== Data entries

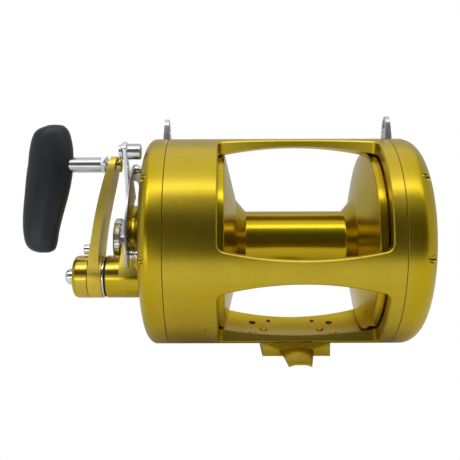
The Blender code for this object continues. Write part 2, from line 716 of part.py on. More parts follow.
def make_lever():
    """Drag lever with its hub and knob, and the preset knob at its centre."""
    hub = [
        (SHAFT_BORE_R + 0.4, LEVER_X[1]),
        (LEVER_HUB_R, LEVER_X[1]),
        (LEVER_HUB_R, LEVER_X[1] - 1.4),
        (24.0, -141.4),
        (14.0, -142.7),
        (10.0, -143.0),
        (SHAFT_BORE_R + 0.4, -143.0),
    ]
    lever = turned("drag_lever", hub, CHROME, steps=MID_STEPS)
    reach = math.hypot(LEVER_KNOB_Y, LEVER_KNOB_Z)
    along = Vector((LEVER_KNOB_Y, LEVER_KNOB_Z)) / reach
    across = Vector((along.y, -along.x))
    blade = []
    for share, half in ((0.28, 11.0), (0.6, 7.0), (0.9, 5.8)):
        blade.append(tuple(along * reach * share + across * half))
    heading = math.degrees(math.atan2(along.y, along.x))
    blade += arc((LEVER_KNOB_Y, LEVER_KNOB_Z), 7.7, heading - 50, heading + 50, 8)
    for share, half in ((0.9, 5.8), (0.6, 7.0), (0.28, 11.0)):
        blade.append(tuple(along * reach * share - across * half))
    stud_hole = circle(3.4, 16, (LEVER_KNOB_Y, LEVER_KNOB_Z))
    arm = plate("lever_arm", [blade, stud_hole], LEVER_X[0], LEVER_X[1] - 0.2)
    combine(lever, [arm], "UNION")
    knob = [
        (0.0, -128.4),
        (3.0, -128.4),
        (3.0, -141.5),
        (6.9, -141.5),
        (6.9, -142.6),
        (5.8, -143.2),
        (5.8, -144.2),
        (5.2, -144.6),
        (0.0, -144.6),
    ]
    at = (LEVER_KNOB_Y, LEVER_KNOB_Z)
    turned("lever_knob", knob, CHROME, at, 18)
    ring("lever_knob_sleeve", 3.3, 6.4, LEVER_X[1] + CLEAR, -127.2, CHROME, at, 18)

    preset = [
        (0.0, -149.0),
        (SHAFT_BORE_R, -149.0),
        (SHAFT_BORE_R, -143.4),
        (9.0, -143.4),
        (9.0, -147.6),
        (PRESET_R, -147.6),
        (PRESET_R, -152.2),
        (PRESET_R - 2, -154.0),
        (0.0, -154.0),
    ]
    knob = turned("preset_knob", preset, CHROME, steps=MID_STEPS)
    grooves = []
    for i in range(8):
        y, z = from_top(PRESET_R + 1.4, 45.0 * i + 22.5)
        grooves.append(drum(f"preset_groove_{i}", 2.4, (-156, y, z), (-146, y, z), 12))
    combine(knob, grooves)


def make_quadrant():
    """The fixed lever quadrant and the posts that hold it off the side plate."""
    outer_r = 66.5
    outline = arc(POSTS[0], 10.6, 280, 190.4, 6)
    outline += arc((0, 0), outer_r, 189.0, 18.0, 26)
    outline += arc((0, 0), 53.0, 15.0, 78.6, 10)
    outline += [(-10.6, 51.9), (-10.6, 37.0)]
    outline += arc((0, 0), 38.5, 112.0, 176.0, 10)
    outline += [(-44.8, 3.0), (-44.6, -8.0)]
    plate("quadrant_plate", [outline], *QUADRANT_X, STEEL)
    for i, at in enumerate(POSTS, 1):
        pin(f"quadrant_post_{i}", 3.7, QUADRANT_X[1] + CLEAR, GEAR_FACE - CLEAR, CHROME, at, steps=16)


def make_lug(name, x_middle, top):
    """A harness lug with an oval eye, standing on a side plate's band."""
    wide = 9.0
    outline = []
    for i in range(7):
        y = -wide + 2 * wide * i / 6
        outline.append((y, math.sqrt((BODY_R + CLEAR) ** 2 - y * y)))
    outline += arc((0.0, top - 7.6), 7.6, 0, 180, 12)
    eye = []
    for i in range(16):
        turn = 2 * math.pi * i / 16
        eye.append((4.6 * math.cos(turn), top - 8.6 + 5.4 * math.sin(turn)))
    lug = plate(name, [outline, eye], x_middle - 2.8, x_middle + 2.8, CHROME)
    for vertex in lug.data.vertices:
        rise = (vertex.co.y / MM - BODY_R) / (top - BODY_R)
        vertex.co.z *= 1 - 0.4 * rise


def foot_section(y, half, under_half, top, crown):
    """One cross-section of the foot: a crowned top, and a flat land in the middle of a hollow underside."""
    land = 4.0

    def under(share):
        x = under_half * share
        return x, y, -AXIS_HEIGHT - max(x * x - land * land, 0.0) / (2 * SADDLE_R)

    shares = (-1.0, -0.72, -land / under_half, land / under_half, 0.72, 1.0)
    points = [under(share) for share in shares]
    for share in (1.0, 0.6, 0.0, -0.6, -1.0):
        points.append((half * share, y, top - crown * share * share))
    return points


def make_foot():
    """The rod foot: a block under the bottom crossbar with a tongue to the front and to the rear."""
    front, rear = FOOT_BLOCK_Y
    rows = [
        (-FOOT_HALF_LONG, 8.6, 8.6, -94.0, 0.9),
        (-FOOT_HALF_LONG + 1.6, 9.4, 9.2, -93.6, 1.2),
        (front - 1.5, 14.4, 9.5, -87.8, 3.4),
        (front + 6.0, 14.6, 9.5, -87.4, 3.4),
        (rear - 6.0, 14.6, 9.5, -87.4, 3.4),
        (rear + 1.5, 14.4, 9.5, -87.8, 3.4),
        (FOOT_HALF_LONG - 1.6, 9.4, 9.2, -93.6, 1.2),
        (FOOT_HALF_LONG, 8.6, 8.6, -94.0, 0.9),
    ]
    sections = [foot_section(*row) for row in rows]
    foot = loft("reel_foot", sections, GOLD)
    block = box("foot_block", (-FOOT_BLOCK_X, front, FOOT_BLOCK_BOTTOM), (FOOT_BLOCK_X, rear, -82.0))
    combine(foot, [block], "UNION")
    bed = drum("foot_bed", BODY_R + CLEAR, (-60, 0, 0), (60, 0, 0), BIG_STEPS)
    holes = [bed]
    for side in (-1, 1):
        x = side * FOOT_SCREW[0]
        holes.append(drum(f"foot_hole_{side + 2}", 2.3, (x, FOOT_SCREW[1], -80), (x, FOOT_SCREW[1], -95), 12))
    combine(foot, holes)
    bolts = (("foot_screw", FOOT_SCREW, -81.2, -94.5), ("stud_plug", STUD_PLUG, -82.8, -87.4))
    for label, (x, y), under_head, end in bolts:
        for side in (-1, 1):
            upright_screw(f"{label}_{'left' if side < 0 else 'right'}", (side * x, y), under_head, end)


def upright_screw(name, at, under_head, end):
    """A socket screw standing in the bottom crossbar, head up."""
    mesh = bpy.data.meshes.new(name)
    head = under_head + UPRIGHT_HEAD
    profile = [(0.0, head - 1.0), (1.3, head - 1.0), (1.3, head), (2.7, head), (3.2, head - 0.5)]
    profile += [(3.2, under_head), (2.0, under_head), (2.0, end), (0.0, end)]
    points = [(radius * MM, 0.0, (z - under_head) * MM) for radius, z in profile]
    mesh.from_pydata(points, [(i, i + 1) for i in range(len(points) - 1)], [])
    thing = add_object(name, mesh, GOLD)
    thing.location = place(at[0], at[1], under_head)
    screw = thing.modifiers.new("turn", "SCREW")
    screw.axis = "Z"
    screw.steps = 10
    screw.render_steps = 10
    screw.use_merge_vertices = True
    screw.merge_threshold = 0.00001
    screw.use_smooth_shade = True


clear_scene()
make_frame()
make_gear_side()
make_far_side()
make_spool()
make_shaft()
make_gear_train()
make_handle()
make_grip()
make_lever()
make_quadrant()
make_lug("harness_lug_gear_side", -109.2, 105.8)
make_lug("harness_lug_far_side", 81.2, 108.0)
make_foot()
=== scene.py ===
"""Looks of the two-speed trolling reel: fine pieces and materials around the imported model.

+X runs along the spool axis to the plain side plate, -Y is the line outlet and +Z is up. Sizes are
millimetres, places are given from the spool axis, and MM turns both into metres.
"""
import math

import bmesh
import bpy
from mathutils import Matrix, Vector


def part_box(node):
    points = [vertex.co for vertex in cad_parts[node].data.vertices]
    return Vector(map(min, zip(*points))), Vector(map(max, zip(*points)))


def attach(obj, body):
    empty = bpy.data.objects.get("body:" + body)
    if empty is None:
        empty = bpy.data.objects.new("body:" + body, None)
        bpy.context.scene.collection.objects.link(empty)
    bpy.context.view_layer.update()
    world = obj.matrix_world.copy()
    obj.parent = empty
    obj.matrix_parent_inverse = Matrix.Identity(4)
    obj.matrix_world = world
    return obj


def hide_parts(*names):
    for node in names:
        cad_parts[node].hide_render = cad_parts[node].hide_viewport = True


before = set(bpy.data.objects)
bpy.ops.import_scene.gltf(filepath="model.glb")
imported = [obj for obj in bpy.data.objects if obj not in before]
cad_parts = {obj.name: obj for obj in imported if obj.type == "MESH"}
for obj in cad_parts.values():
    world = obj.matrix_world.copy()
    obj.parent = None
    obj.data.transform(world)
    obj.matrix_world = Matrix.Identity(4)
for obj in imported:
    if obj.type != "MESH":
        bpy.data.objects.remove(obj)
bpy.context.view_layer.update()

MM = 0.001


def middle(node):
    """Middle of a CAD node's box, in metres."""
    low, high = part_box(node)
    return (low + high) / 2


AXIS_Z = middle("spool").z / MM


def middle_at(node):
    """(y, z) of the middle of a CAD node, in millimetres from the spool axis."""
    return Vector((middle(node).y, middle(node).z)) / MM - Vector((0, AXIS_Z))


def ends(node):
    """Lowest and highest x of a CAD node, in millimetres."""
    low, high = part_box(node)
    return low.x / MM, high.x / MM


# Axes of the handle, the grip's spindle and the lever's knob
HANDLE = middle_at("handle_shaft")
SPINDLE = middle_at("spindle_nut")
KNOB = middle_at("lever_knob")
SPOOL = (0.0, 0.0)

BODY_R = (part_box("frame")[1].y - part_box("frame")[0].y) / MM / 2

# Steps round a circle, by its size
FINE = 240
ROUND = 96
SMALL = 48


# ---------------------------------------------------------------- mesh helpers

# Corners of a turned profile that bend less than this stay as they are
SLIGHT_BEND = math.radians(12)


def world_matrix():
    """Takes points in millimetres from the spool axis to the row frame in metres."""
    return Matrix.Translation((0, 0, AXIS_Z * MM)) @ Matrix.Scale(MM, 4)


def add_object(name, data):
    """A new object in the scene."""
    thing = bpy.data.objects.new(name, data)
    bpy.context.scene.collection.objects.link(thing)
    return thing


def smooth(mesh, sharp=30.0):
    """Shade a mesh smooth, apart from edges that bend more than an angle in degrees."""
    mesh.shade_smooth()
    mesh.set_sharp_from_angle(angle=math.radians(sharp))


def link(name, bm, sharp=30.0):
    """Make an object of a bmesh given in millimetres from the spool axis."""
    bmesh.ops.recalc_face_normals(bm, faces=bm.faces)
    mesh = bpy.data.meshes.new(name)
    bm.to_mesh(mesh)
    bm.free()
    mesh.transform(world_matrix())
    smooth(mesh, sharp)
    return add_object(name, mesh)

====
== Data entries

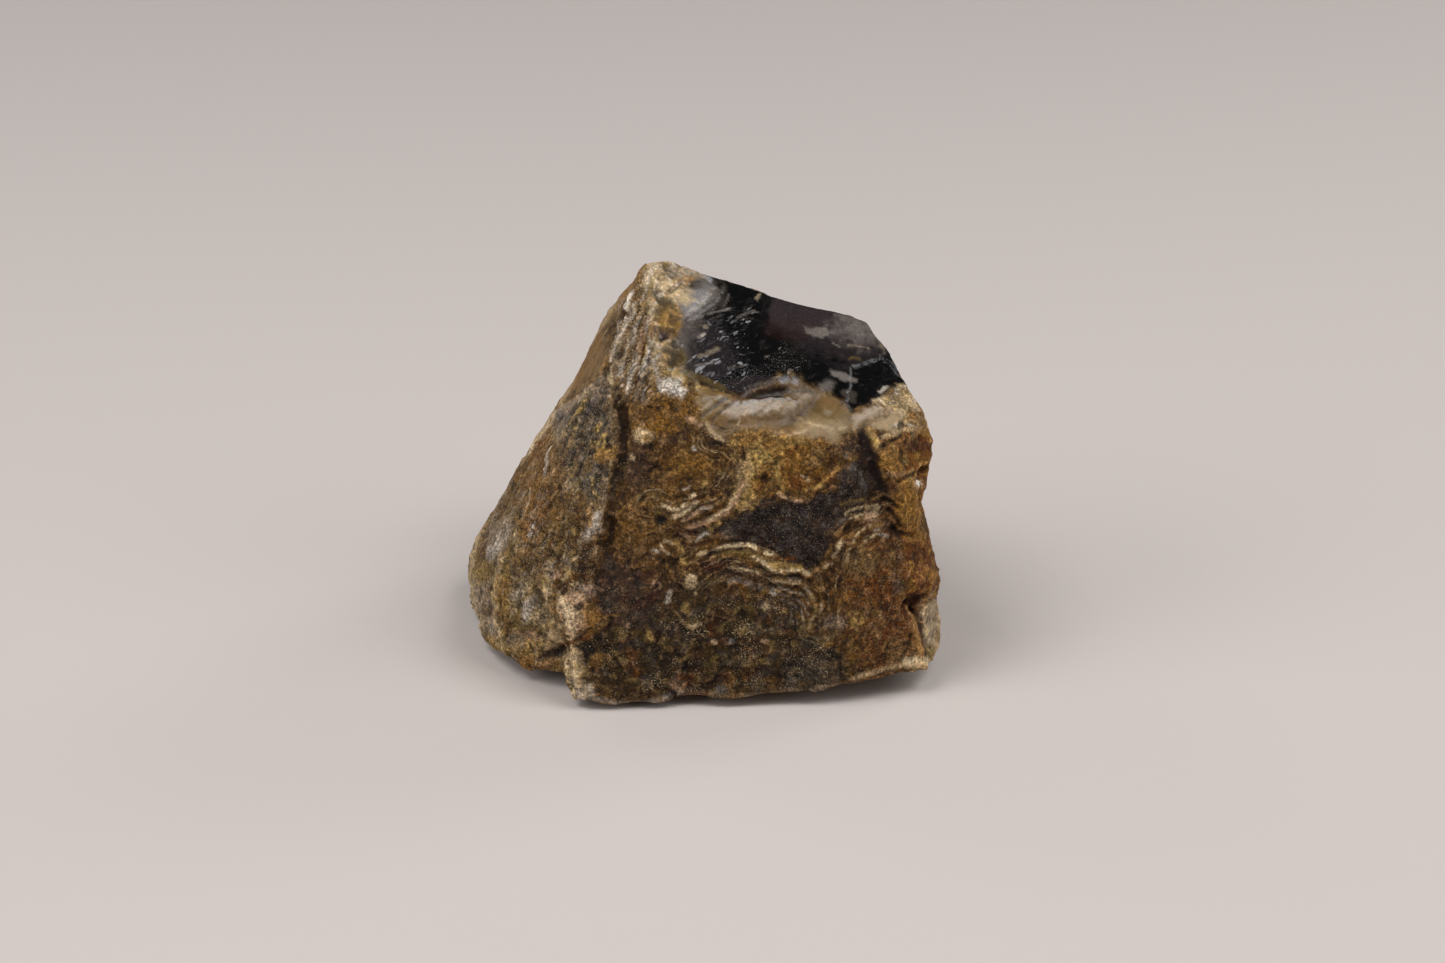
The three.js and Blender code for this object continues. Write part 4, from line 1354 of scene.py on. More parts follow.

====

= Task requirements =
Extract the lines from the line with "clear_scene()" to the line with "import math", inclusive, reproducing them exactly and leaving out every other line.

= Written reply =
clear_scene()
make_frame()
make_gear_side()
make_far_side()
make_spool()
make_shaft()
make_gear_train()
make_handle()
make_grip()
make_lever()
make_quadrant()
make_lug("harness_lug_gear_side", -109.2, 105.8)
make_lug("harness_lug_far_side", 81.2, 108.0)
make_foot()
=== scene.py ===
"""Looks of the two-speed trolling reel: fine pieces and materials around the imported model.

+X runs along the spool axis to the plain side plate, -Y is the line outlet and +Z is up. Sizes are
millimetres, places are given from the spool axis, and MM turns both into metres.
"""
import math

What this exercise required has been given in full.